I'm using the same wheel I started off with when I started building hard baits about 3 years ago. This thing has the BBQ rotisserie motor and some plywood discs. 

The rotisserie motors eventually get to where they "slide" over during each rotation as the connections begin to wear at the pivot points. 

I'm going to have to slow down with the building for a bit and just order a new motor and build the axle out of threaded rod.

Lol, the plywood wheels aren't secured very well and I have to jockey the lures from hook to hook till I get it balanced as it spins...it gets a little "wonkie" after you get more than 4 or 5 baits going ...

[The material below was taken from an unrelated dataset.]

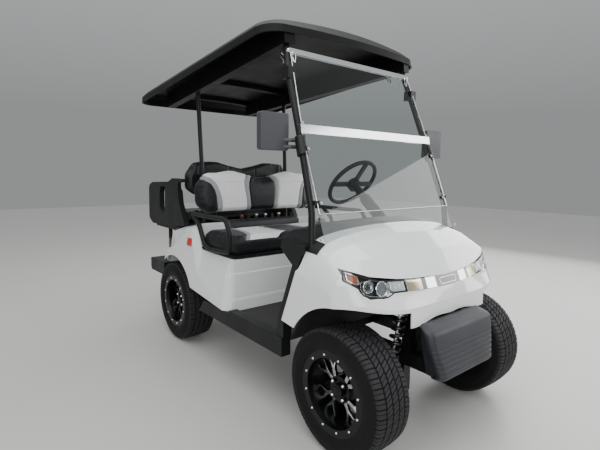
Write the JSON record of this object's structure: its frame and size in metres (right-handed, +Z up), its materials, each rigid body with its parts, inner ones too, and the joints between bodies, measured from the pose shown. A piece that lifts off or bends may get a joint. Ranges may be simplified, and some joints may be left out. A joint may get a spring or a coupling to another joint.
{
  "type": "golf cart",
  "caption": "Lifted electric golf cart with back-to-back bench seats, a fold-down screen, a hard roof, working steering and rolling wheels.",
  "frame": {"origin": "middle of the bounding box on the floor, under the cart", "axes": "+Z up, -Y forwards, +X to the cart's left (the driver's side)"},
  "size_m": [1.436, 2.7112, 2.0609],
  "materials": {
    "white_body": "gloss white moulded panels",
    "black_trim": "satin black moulded plastic",
    "grey_mirror": "grained dark grey plastic",
    "roof_black": "gloss black thermoformed sheet",
    "floor_rubber": "ribbed rubber mat",
    "black_steel": "satin black powder coat",
    "screen_clear": "clear acrylic sheet",
    "screen_bar": "bright extrusion",
    "lamp_lens": "clear lens over reflector",
    "lamp_red": "red lens",
    "chrome_band": "bright chrome",
    "seat_vinyl": "black vinyl with white panels and grey bands",
    "seat_vinyl_black": "plain black vinyl",
    "tyre_rubber": "road tread",
    "wheel_black": "gloss black with machined fingers",
    "coil_steel": "black spring on a dark damper",
    "axle_iron": "painted castings",
    "motor_case": "bare motor case",
    "battery_case": "battery block",
    "wheel_grip": "soft black grip",
    "buckle_black": "black buckle with a red button"
  },
  "bodies": {
    "chassis": {"backrest_bar": "black_steel", "battery_pack": "battery_case", "belt_buckles": "buckle_black", "coilovers": "coil_steel", "control_arms": "black_steel", "dashboard": "black_trim", "drive_motor": "motor_case", "floor_pan": "floor_rubber", "frame": "black_steel", "front_armrests": "black_steel", "front_backrest": "seat_vinyl", "front_bumper": "black_trim", "front_cowl": "white_body", "front_pillars": "black_steel", "headlamps": "lamp_lens", "kick_panels": "black_trim", "leaf_springs": "black_steel", "mirrors": "grey_mirror", "nose_band": "chrome_band", "pedals": "black_steel", "rack_housing": "black_steel", "rear_axle": "axle_iron", "rear_backrest": "seat_vinyl_black", "rear_base": "black_steel", "rear_body": "white_body", "rear_shocks": "coil_steel", "rear_side_arms": "black_trim", "rear_step": "black_trim", "rear_struts": "black_steel", "roof": "roof_black", "roof_rails": "roof_black", "screen_bars": "screen_bar", "seat_back_frame": "black_steel", "seat_hinges": "black_steel", "sills": "black_trim", "steering_column": "black_trim", "tail_lamps": "lamp_red", "windscreen": "screen_clear"},
    "steering_wheel": {"steering_wheel": "wheel_grip"},
    "rack": {"tie_rod": "black_steel"},
    "knuckle_left": {"knuckle_left": "black_steel"},
    "knuckle_right": {"knuckle_right": "black_steel"},
    "seat_lid": {"seat_pan": "black_trim", "front_cushion": "seat_vinyl"},
    "rear_bed": {"rear_board": "black_trim", "rear_cushion": "seat_vinyl_black"},
    "front_wheel_left": {"front_tyre_left": "tyre_rubber", "front_rim_left": "wheel_black"},
    "rear_wheel_left": {"rear_tyre_left": "tyre_rubber", "rear_rim_left": "wheel_black"},
    "front_wheel_right": {"front_tyre_right": "tyre_rubber", "front_rim_right": "wheel_black"},
    "rear_wheel_right": {"rear_tyre_right": "tyre_rubber", "rear_rim_right": "wheel_black"}
  },
  "joints": [
    {"name": "steering_turn", "type": "hinge", "parent": "chassis", "child": "steering_wheel", "pos_m": [0.29, -0.277, 1.203], "axis": [0, 0.766, 0.6428], "range_deg": [-450, 450]},
    {"name": "rack_slide", "type": "slide", "parent": "chassis", "child": "rack", "axis": [1, 0, 0], "range_m": [-0.06, 0.06]},
    {"name": "kingpin_left", "type": "hinge", "parent": "chassis", "child": "knuckle_left", "pos_m": [0.43, -1.029, 0.292], "axis": [0, 0, 1], "range_deg": [-30, 30]},
    {"name": "kingpin_right", "type": "hinge", "parent": "chassis", "child": "knuckle_right", "pos_m": [-0.43, -1.029, 0.292], "axis": [0, 0, 1], "range_deg": [-30, 30]},
    {"name": "front_wheel_left_spin", "type": "hinge", "parent": "knuckle_left", "child": "front_wheel_left", "pos_m": [0.492, -1.029, 0.292], "axis": [1, 0, 0], "continuous": true},
    {"name": "front_wheel_right_spin", "type": "hinge", "parent": "knuckle_right", "child": "front_wheel_right", "pos_m": [-0.492, -1.029, 0.292], "axis": [1, 0, 0], "continuous": true},
    {"name": "rear_wheel_left_spin", "type": "hinge", "parent": "chassis", "child": "rear_wheel_left", "pos_m": [0.492, 0.718, 0.292], "axis": [1, 0, 0], "continuous": true},
    {"name": "rear_wheel_right_spin", "type": "hinge", "parent": "chassis", "child": "rear_wheel_right", "pos_m": [-0.492, 0.718, 0.292], "axis": [1, 0, 0], "continuous": true},
    {"name": "seat_lid_hinge", "type": "hinge", "parent": "chassis", "child": "seat_lid", "pos_m": [0, 0.339, 0.86], "axis": [-1, 0, 0], "range_deg": [0, 65]},
    {"name": "rear_bed_flip", "type": "hinge", "parent": "chassis", "child": "rear_bed", "pos_m": [0, 1.306, 0.84], "axis": [-1, 0, 0], "range_deg": [0, 180]}
  ],
  "couplings": [
    {"joint": "kingpin_left", "follows": "steering_turn", "ratio": 0.0666},
    {"joint": "kingpin_right", "follows": "steering_turn", "ratio": 0.0666},
    {"joint": "rack_slide", "follows": "steering_turn", "m_per_rad": -0.0076}
  ]
}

...no, the picture is not distorted...the wheels are a bit cockeyed!


----------



## rjbass (Aug 1, 2007)

Where is Mcgiver when you need him?????


----------



## hazmail (Oct 26, 2007)

Here I am!!
Vince, I know where you are coming from here, you keep saying I will have to fix that thing soon-- soon never comes. I am to that point with the Mk3 lip former, it's all in the head, I just have to buy a silver solder stick and weld it up, all so complicated.
I think Fugi, made something like your wheel (but looked much more sturdy), a few months back, all adjustable for different length lures, maybe he could pass on the design, patents etc. The one I have, would be much too small for most of your lures. pete


----------



## TIGGER (Jan 17, 2006)

Pete that is really slick!!!!!!!!!!!!! 

Vince I was trying to get one made up for you as a gift for that fishing lure seminar. I had mentioned that I trying to get the new motors but He ran out of them. He is looking into gettting some more of them. LOL 

Hang in there! I figure something 8 to 10 feet long from the doorway to the computer will work! LOL Just kidding it will be twice the size of the one you got. I have everything ready to go. I just need the motor!!!!!!!!!


----------



## hazmail (Oct 26, 2007)

Tigger- With the style of turner you are making, which has the center shaft and is supported both ends, a microwave motor should do it easily, they have heaps of torque - cost about 4-5 bucks, everyone has a obsolete or leaking micro, don't they?? - I have 4 of various speed motors here. pete


----------



## eyesman_01 (Jan 4, 2007)

I just picked up a gear reduction box and 4' shaft out of the scrap at work the other night. I need to hook a different motor (thinking blower motor, maybe smaller) up to it, but it was originally made for conveyor drive through a furnace. Have no idea what the speed/ratio is yet, but I bet it will withstand anything I can throw at it.


----------



## vc1111 (Apr 13, 2004)

John, you got me all fired up now. I appreciate the thought.

Haz, I've tried the baits at a 45 angle and I've tried them horizontally. I strongly prefer the 45 degree angle for any type of epoxy really. It seems to eliminate any pooling of the finish coat when you envirotex or Devcon. 

Lol, I need to slow down and rework the hook placements on my Wonkie Wheel.


----------